The Harder They Fall Netflix
© Netflix/David Lee

The Harder They Fall

Inhalt / Kritik

The Harder They Fall Netflix
„The Harder They Fall“ // Deutschland-Start: 3. November 2021 (Netflix)

Skrupel? Die kennt der Gesetzlose Nat Love (Jonathan Majors) nicht. Angst ebenso wenig. Und so rauben er sowie seine Partner Bill Pickett (Edi Gathegi) und Jim Beckwourth (R.J. Cyler) mit Vorliebe andere Gangster aus und nehmen denen ihre Beute ab. So auch bei ihrem neuesten Coup, als sie 25.000 Dollar einnehmen, die niemand Geringerem als dem gefürchteten Verbrecher Rufus Buck (Idris Elba) gehören. Während sie nun auf dem Weg zu Mary (Zazie Beetz) sind, Loves früherer Freundin, wird der momentan inhaftierte Buck von Trudy Smith (Regina King) und Cherokee Bill (LaKeith Stanfield) befreit. Kaum dem Gesetz entkommen, beschließt die Gang, dieses wieder in die eigenen Hände zu nehmen. Dabei haben sie es auch auf das von ihm gestohlene Geld abgesehen, denn niemand bestiehlt Buck! Zumal ihn und Love eine lange Vorgeschichte verbindet …

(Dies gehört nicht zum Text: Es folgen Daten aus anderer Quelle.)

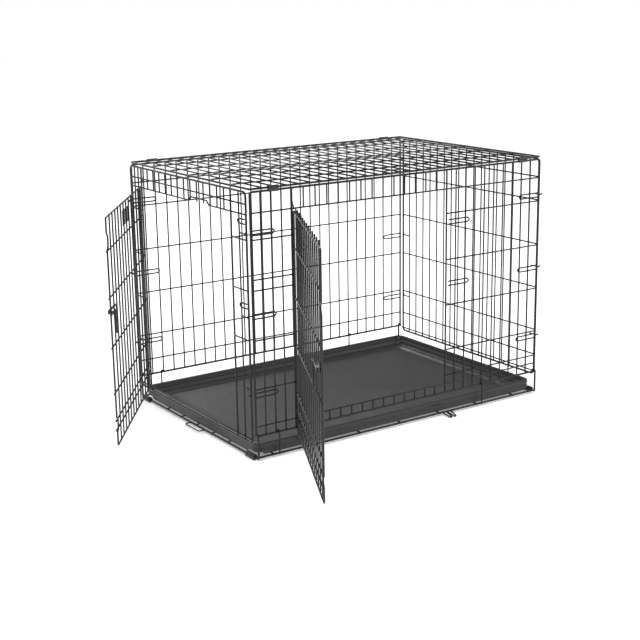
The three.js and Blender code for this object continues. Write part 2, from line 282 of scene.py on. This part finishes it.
foot_plastic = surface("foot plastic", (0.012, 0.012, 0.013), (0.38, 0.52), 0.0009, 0.00003)


def turned(name, profile, centre, material, body, stands_for, segments=32):
    """A piece turned about the Y axis from (radius, along) pairs that close on themselves."""
    mesh = bmesh.new()
    ring = [mesh.verts.new((r, along, 0)) for r, along in profile]
    edges = [mesh.edges.new((a, b)) for a, b in zip(ring, ring[1:] + ring[:1])]
    bmesh.ops.spin(
        mesh, geom=ring + edges, cent=(0, 0, 0), axis=(0, 1, 0), angle=2 * math.pi,
        steps=segments, use_merge=True,
    )
    bmesh.ops.translate(mesh, verts=mesh.verts, vec=centre)
    return finish_piece(name, mesh, material, body, stands_for)


for node in [n for n in frame["nodes"] if n.endswith("roller")]:
    low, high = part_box(node)
    radius = (high.z - low.z) / 2
    half = (high.y - low.y) / 2
    bore = HEAVY + 0.0005
    profile = [(bore, -half), (radius - 0.002, -half), (radius - 0.0006, -half + 0.0006)]
    profile += [(radius, -half + 0.002)]
    for groove in (-half * 0.55, half * 0.55):
        profile += [(radius, groove - 0.0018), (radius - 0.0012, groove - 0.0008)]
        profile += [(radius - 0.0012, groove + 0.0008), (radius, groove + 0.0018)]
    profile += [(radius, half - 0.002), (radius - 0.0006, half - 0.0006)]
    profile += [(radius - 0.002, half), (bore, half)]
    centre = [(low[i] + high[i]) / 2 for i in range(3)]
    turned(f"{node} sleeve", profile, centre, foot_plastic, node, [node])

# ---- Pan ------------------------------------------------------------------------------------
# Vacuum-formed plastic tray with a rolled lip, a stepped wall and a slightly sunk floor. Its
# face has the fine leather grain of the mould.

pan_plastic = surface("pan plastic", (0.012, 0.011, 0.013), (0.32, 0.46), 0.0012, 0.00008)
pan_low, pan_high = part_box("pan")


def rounded_ring(mesh, inset, height, corner, hang=0.0, steps=8):
    """Vertices round a rounded rectangle inside the pan's edge, hung lower clear of the feet."""
    half_x, half_y = pan_high.x - inset, pan_high.y - inset
    feet = min(between_feet, half_y - corner - 0.001)
    ring = []
    for quarter, (sx, sy) in enumerate([(1, 1), (-1, 1), (-1, -1), (1, -1)]):
        for step in range(steps + 1):
            turn = math.pi / 2 * (quarter + step / steps)
            x = sx * (half_x - corner) + corner * math.cos(turn)
            y = sy * (half_y - corner) + corner * math.sin(turn)
            on_long_side = step == (0 if quarter % 2 else steps)
            ring.append(mesh.verts.new((x, y, height - (hang if on_long_side else 0))))
        if quarter % 2:
            for y, drop in ((feet, 0), (feet - 0.006, hang), (0.006 - feet, hang), (-feet, 0)):
                ring.append(mesh.verts.new((sx * half_x, -sx * y, height - drop)))
    return ring


between_feet = 0.306  # from the middle to just inside where the roller feet begin
pan_wall = 0.0016
lip = pan_high.z - 0.0012
bed = pan_low.z + pan_wall
band = bed + 0.0068  # slides over the roller feet
floor_inset = 0.054
skirt = pan_low.z + 0.0078
pan_profile = [  # inset, height, corner radius and, for the skirt, how far it hangs
    (0.0016, skirt, 0.022, 0.0060), (0.0010, skirt + 0.0004, 0.022, 0.0060),
    (0.0016, skirt + 0.0080, 0.022), (0.0024, skirt + 0.0095, 0.022), (0.0024, lip - 0.0120, 0.022),
    (0.0012, lip - 0.0105, 0.022), (0.0012, lip - 0.003, 0.022), (0.0022, lip - 0.0006, 0.022),
    (0.0040, lip, 0.022), (0.0090, lip, 0.021), (0.0108, lip - 0.0008, 0.021),
    (0.0118, lip - 0.003, 0.021), (0.0132, lip - 0.011, 0.020), (0.0145, lip - 0.0125, 0.020),
    (0.0215, lip - 0.0130, 0.019), (0.0230, lip - 0.0145, 0.019), (0.0250, band + 0.004, 0.018),
    (0.0270, band + 0.0012, 0.018), (0.0300, band, 0.017), (floor_inset - 0.012, band, 0.030),
    (floor_inset - 0.009, band - 0.0010, 0.030), (floor_inset - 0.002, bed + 0.0012, 0.030),
    (floor_inset + 0.002, bed, 0.030),
]
mesh = bmesh.new()
rings = [rounded_ring(mesh, *row) for row in pan_profile]
for ring, after in zip(rings, rings[1:]):
    for k in range(len(ring)):
        following = (k + 1) % len(ring)
        mesh.faces.new((ring[k], ring[following], after[following], after[k]))
mesh.faces.new(rings[-1])
pan = finish_piece("pan tray", mesh, pan_plastic, "pan", ["pan"])
wall = pan.modifiers.new("wall", "SOLIDIFY")
wall.thickness = pan_wall
wall.offset = 0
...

Der Westen, wie er früher einmal (nicht) war

Auch wenn das Western-Genre oft auf reale Ereignisse Bezug nahm, so war es zumindest in früheren Jahren dann doch mehr verklärter Helden-Mythos als historisch interessiertes Dokument. Mehr Männer-Märchen als realer Einblick in die amerikanische Seele. Später wurde es in Europa auf den Kopf gestellt, die strahlenden Helden machten Anti-Helden Platz. Es wurden Geschichten erzählt, in denen die Grenzen zwischen gut und böse keine echte Bedeutung mehr haben. In dem Netflix-Film The Harder They Fall ist das gewissermaßen auch so. Schließlich kämpft hier eine Bande von Gesetzlosen gegen eine andere. Eine frühe Szene zeigt dann ausnahmsweise eine Gruppe von Männern, die sich für die Einhaltung von Gesetzen stark machen – nur um im selben Atemzug klarzumachen, dass diese vermeintlichen Gesetzeshüter korrupte Mörder sind.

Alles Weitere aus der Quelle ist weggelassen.